» **Required work**
Across the listing below, how many lines hold "from"? Reply with the number by itself.

********************

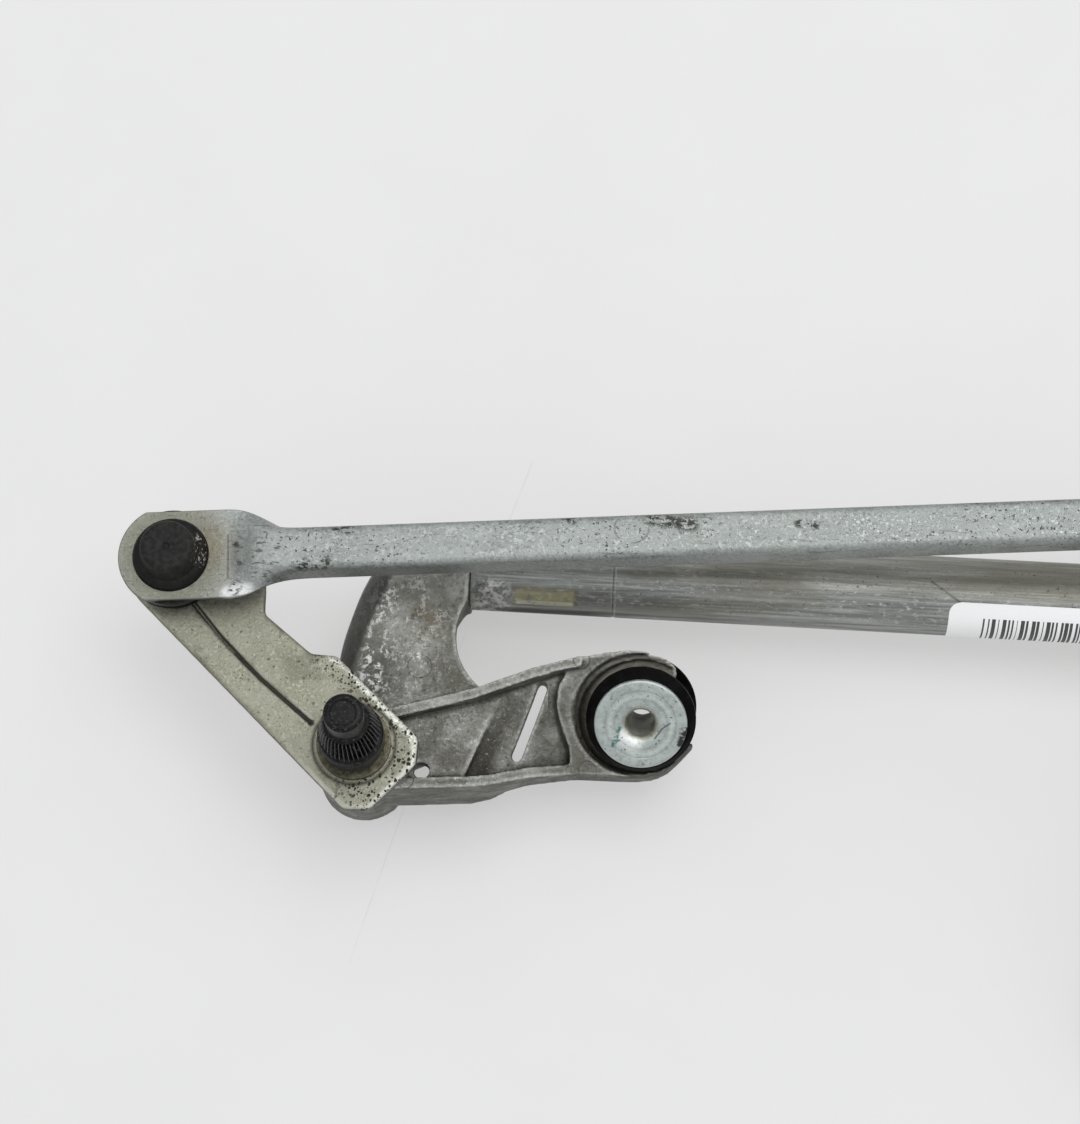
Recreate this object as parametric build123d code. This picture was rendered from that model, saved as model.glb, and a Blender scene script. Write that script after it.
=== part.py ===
from build123d import *
import os
from math import atan2, cos, pi, radians, sin, tan

os.makedirs("parts", exist_ok=True)

# The frame: Z runs up the left spindle, Z = 0 is the foot of its plain end,
# and X runs along the frame tube. All sizes are in millimetres.

# Linkage
LEVER_LENGTH = 64.1
LEVER_REST = 138.5
LEVER_SWEEP = 86.2
LINK_SLOPE = 5.4
DRAG_LINK_LENGTH = 360.0
DRIVE_ARM = 45.0
DRIVE_LINK_LENGTH = 110.0
CRANK_RADIUS = DRIVE_ARM * sin(radians(LEVER_SWEEP / 2))


def polar(radius, angle, centre=(0.0, 0.0)):
    """The point at a radius and an angle in degrees about a centre."""
    return centre[0] + radius * cos(radians(angle)), centre[1] + radius * sin(radians(angle))


LEFT = (0.0, 0.0)
RIGHT = polar(DRAG_LINK_LENGTH, LINK_SLOPE, LEFT)
LEFT_BALL = polar(LEVER_LENGTH, LEVER_REST, LEFT)
RIGHT_BALL = polar(LEVER_LENGTH, LEVER_REST, RIGHT)
DRIVE_BALL = polar(DRIVE_ARM, LEVER_REST + 180, RIGHT)
CRANK = polar(-(DRIVE_LINK_LENGTH + CRANK_RADIUS), LINK_SLOPE, DRIVE_BALL)
CRANK_PIN = polar(CRANK_RADIUS, LINK_SLOPE, CRANK)

# Heights of the linkage
PLAIN_END_TOP, KNURL_FOOT, COLLAR_FOOT = 8.0, -10.5, -16.5
LEVER_TOP, LEVER_FOOT = -21.0, -24.0
HOUSING_TOP = -26.0
LEFT_BOSS_FOOT, RIGHT_BOSS_FOOT = -55.0, -59.5
LINK_TOP, LINK_FOOT, END_PLATE_TOP = -8.5, -16.5, -11.0
RAISED_PLATE_TOP = -5.0
PLATE_REACH, PLATE_R, PLATE_HALF = 13.9, 13.0, 11.4
SHEET = 1.6

# Ball joints
BALL_R, BALL_Z = 6.0, -11.0
CRANK_BALL_Z = -14.5
BALL_CLEARANCE = 0.06
BOOT_R = 12.2
PLATE_HOLE_R = 9.2

# Spindles
PLAIN_END_R, KNURL_TOP_R, KNURL_FOOT_R, COLLAR_R = 4.8, 5.9, 7.5, 8.0
SPINDLE_R, SEAT_R, BUSH_R = 5.0, 6.5, 7.0
RUNNING = 0.05
KNURL_TEETH = 40

# Frame
TUBE_R, TUBE_WALL = 10.0, 1.5
TUBE_Y, TUBE_Z = 52.6, -42.0
TUBE_LEFT, TUBE_RIGHT = 24.1, 326.0
SPIGOT_LENGTH = 36.3
DENT_ANGLE = 52.0
BOSS_R = 11.3

# Left mounting eye: its web is square to the sleeve, which leans from the spindle
EYE = (69.2, 13.4, -29.4)
EYE_LEAN = 36.0
EYE_WEB = 6.0
RECESS, RECESS_R, LEDGE_R = (68.6, 13.4), 16.2, 14.8
LEDGE_DEPTH, RECESS_DEPTH = 1.3, 3.0
GROOVE_R, RING_R, RING_GAP = 11.0, 13.5, 0.5
SLEEVE_BORE_R, SLEEVE_R = 3.4, 5.0
WASHER_R, WASHER_T = 11.4, 1.5
FLARE = 2.0
SLEEVE_TOP, SLEEVE_FOOT = 6.4, -10.0

# Plain upright mountings on the right housing and the motor bracket
RIGHT_EYE = (RIGHT[0] + 57.0, RIGHT[1] - 9.0)
MOTOR_EYE = (202.5, -42.5)
RIGHT_WEB = (-39.0, -32.0)
EYE_BORE, GROMMET_R = 13.4, 14.7

# Gearbox and motor
MODULE, WHEEL_TEETH = 1.0, 60
WHEEL_R, WORM_R = MODULE * WHEEL_TEETH / 2, 5.0
ADDENDUM, DEDENDUM = 1.0, 1.35
WORM_LEAD = pi * MODULE
WORM_TURNS = 8.5
AXIS_Y = CRANK[1] - WHEEL_R - WORM_R
AXIS_Z = -38.5
WHEEL_FOOT, WHEEL_TOP = -43.0, -34.0
CASE_R, CASE_FOOT, CASE_TOP = 37.0, -51.0, -30.2
COVER_T = 2.0
CAVITY_R, CAVITY_TOP = 32.0, -33.2
SHAFT_R = 4.0
TUNNEL_R, TUNNEL_BORE_R = 9.0, 7.0
CAN_R, CAN_WALL = 23.5, 1.6
FACE_X = 298.0
CAN_LENGTH = 74.0
ARM_FOOT, ARM_TOP = -27.5, -23.5
BRACKET_FOOT, BRACKET_T = -33.0, 2.5
MOTOR_WEB = (BRACKET_FOOT, BRACKET_FOOT + BRACKET_T)
LUG_RING, LUG_ANGLES = 43.0, (45, 135, 200)
COVER_SCREW_RING, COVER_SCREW_ANGLES = 34.5, (20, 90, 160, 215, 325)
EAR_REACH = 27.5
CORE = (322.0, 356.0)
CORE_R, SLOTS = 16.9, 10
CONNECTOR = (234.0, -76.0), (262.0, -57.5)
CONNECTOR_TOP = -33.0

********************

» **Output**
4